Im Jahr darauf wechselte er vom Justiz- in den Verwaltungsdienst, um seine Aussichten auf eine Stelle im diplomatischen Dienst zu verbessern. Er bewarb sich erfolgreich beim Regierungspräsidium Aachen und setzte dort sein Referendariat fort. Allerdings fand er in Aachen mehr Gefallen an privaten Aktivitäten als an dienstlichen Belangen. Insbesondere mehrere junge Damen aus dem britischen Adel hatten es ihm angetan. Im Sommer 1837 verliebte er sich in die siebzehnjährige Isabella Loraine-Smith. Er ließ sich auf vierzehn Tage beurlauben, um seine Angebetete sowie deren Familie auf ihrer Deutschlandtour zu begleiten, dehnte seinen Urlaub jedoch eigenmächtig auf drei Monate aus. Nachdem die schon ausgearbeiteten Heiratspläne mit der jungen Britin geplatzt waren und Bismarck viel Geld in einem Wiesbadener Casino verloren hatte, kehrte er nach Aachen zurück. Doch nach dieser dreisten Unternehmung fand er hier keine Verwendung mehr. Er bat um Versetzung an das Regierungspräsidium Potsdam, wo er sein Referendariat fortsetzen konnte.

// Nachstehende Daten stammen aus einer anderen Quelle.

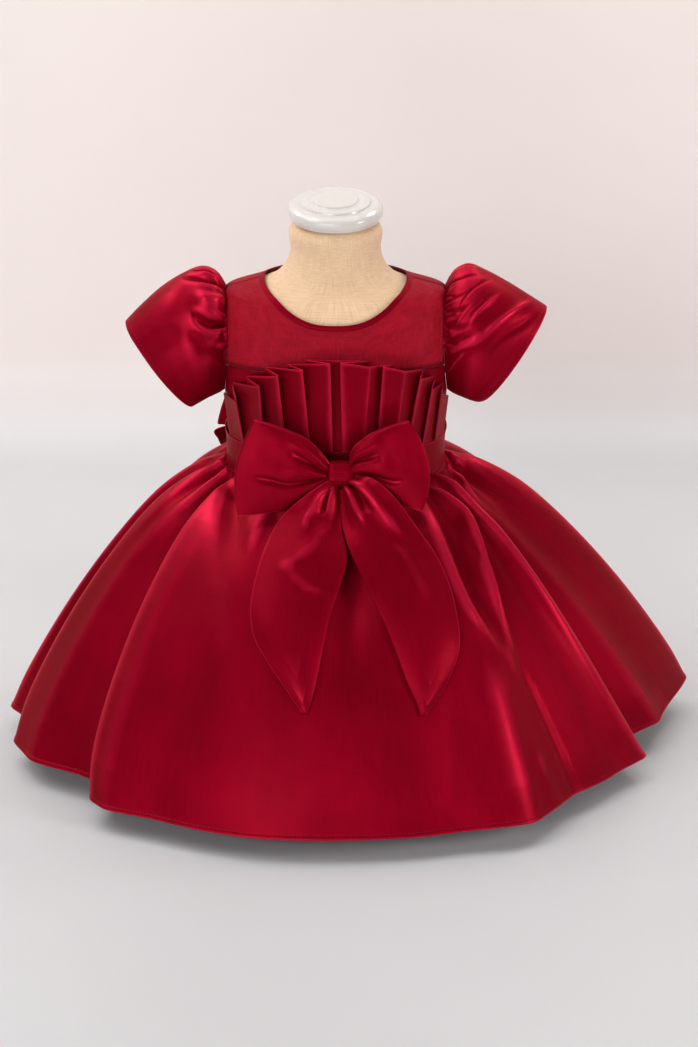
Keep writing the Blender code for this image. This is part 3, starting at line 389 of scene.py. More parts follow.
def build_torso():
    shape, u, v = grid(even(FORM_COLUMNS), even(FORM_ROWS), FORM_CUT)
    angle = math.pi * (2 * u - 1)
    level = lerp(FORM_SECTIONS[0][0], FORM_SECTIONS[-1][0], v)
    inset, shoulder, sunk = columns_of(curve(FORM_SECTIONS, level))
    spread = np.where(np.cos(angle) > 0, *SHOULDER_REACH)
    points = body_point(level, angle, -inset - shoulder * np.abs(np.sin(angle)) ** spread)
    points[:, 2] -= sunk
    place_points(shape, points)
    close_tube(shape)
    finish_piece(link_mesh("torso_linen", shape), make_linen(), "linen", "form_body")


def rounded(profile):
    """A profile's points with each corner cut back to an arc of its roundness."""
    points = [np.array(row[:2], float) for row in profile]
    line = [points[0]]
    for k in range(1, len(points) - 1):
        here, radius = points[k], profile[k][2]
        before = points[k - 1] - here
        after = points[k + 1] - here
        reach = min(radius, np.linalg.norm(before) * 0.48, np.linalg.norm(after) * 0.48)
        if reach < 0.05:
            line.append(here)
            continue
        start = here + before / np.linalg.norm(before) * reach
        end = here + after / np.linalg.norm(after) * reach
        line.extend(corner(start, here, end, ARC_STEPS))
    return line + [points[-1]]


def turned(name, profile, finish, slot, cad_node, seat=0.0, tilt=0.0):
    """A turned piece: a rounded profile of (radius, height) spun round the axis."""
    shape = bmesh.new()
    line = [shape.verts.new((r * MM, 0, z * MM)) for r, z in rounded(profile)]
    edges = [shape.edges.new(pair) for pair in zip(line, line[1:])]
    bmesh.ops.spin(shape, geom=line + edges, cent=(0, 0, 0), axis=(0, 0, 1),
                   angle=2 * math.pi, steps=TURNED_STEPS, use_merge=True)
    bmesh.ops.remove_doubles(shape, verts=shape.verts, dist=MERGE / 2)
    bmesh.ops.rotate(shape, verts=shape.verts, cent=(0, 0, 0),
                     matrix=Matrix.Rotation(tilt, 3, "X"))
    bmesh.ops.translate(shape, verts=shape.verts, vec=(0, 0, seat * MM))
    bmesh.ops.recalc_face_normals(shape, faces=shape.faces)
    piece = link_mesh(name, shape)
    piece.data.set_sharp_from_angle(angle=math.radians(50))
    return finish_piece(piece, finish, slot, cad_node)


def make_lacquer():
    """Sprayed lacquer: glossy, faintly clouded, with a little orange peel."""
    made, tree, shader = new_material("white lacquer")
    cloud = noise(tree, node(tree, "TexCoord", out="Object"), 60.0, 2.0)
    fill(tree, shader, [("Base Color", (*CAP_COLOUR, 1)),
                        ("Roughness", remap(tree, cloud, 0.35, 0.7, 0.10, 0.2)),
                        ("Normal", bump(tree, cloud, 0.08, 0.0004)),
                        ("Coat Weight", 0.5), ("Coat Roughness", 0.08)])
    return made


def make_steel():
    """Steel tube, brushed round, so its grain runs level."""
    made, tree, shader = new_material("brushed steel")
    lines = stretched(tree, node(tree, "TexCoord", out="Object"), BRUSH_LINES)
    rough = remap(tree, noise(tree, lines, 1.0, 2.0), 0.0, 1.0, 0.22, 0.42)
    fill(tree, shader, [("Base Color", (*STEEL_COLOUR, 1)), ("Roughness", rough),
                        ("Metallic", 1.0)])
    return made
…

Militärzeit und Austritt aus dem Staatsdienst
1838 unterbrach Bismarck das Referendariat und absolvierte seinen Militärdienst als Einjährig-Freiwilliger beim Garde-Jägern-Bataillon in Potsdam sowie beim Pommerschen Jäger-Bataillon Nr. 2 in Greifswald. Zuvor hatte er vergeblich versucht, sich durch Vortäuschung einer Muskelschwäche im rechten Arm vor dem Wehrdienst zu drücken. Nach Beendigung seiner Wehrdienstzeit verließ er endlich den ungeliebten Staatsdienst, der dem selbstbewussten Otto zu wenig Freiheiten geboten hatte. Erleichtert wurde ihm diese Entscheidung durch den Tod seiner Mutter am 1. Januar 1839. Er und sein Bruder Bernhard übernahmen nun die Bewirtschaftung der Güter Kniephof, Külz und Jarchlin in Pommern.